The rocket's flight and on-board equipment all performed normally and the nose-cone was opened 55 seconds after launch. The rocket reached an altitude of 293 kilometers high in 274 seconds from the launch and all the experiments were completed. The rocket then descended to its scheduled ocean landing area southeast of Uchinoura.
Two pieces of equipment for the crystal growth experiment aboard the rocket were operated normally and acquired data.
A detailed analysis will be later performed using the acquired data.

Feb. 7, 2008 Updated
Launch success of "S-310-38"

JAXA launched the sounding rocket "S-310-38" at 6:14:40 p.m. on February 6, 2008, from the Uchinoura Space Center to observe three dimensional plasma distribution up to an altitude of 150 km. The launch angle was 72.4 degrees.
The rocket flight and operations of its onboard equipment all went as expected, and, at 60 seconds after liftoff, the top part of the rocket opened as scheduled to start observations at 62 seconds. The rocket then reached its highest altitude of 157 km at 196 seconds, released its chaff at 298 seconds to complete its observation mission, and fell into the sea southwest of Uchinoura.
The data acquired through the experiment will be analyzed in detail and the results will be released later.

Jan. 16, 2007 Updated
Launch success of "S-310-37"

On January 16, the sounding rocket "S-310-37" was launched at 11:20 a.m. from the Uchinoura Space Center.
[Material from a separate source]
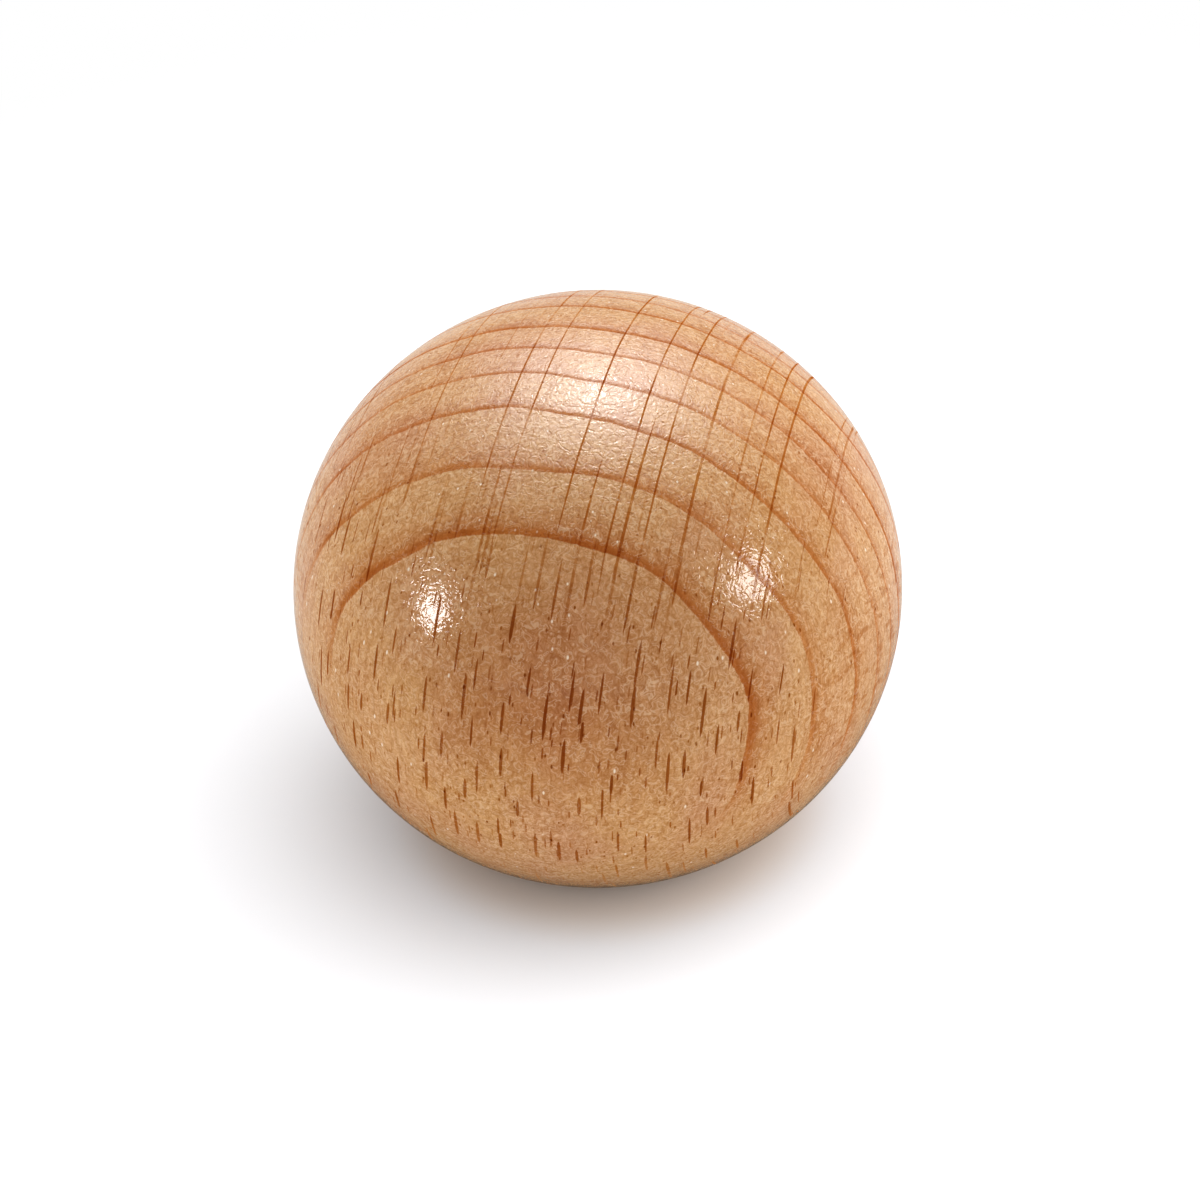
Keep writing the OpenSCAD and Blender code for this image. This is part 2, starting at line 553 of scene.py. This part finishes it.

The purpose of the rocket is to elucidate the mechanism of the generation of the high electron temperature sphere in the lower part of the ionosphere.
The flight and operation of the on-board equipment went normally, and at 59 seconds after liftoff, the top part of the rocket opened.
Subsequently, the rocket started observations at 60 seconds. All observations were completed after it reached its highest altitude of 138 km at 184 seconds, then it fell into the sea south-east of Uchinoura.
The experiment went smoothly as planned, and through the on board electronic temperature measurement equipment we have confirmed that the high-temperature sphere existed at an altitude of 99 to 101 km.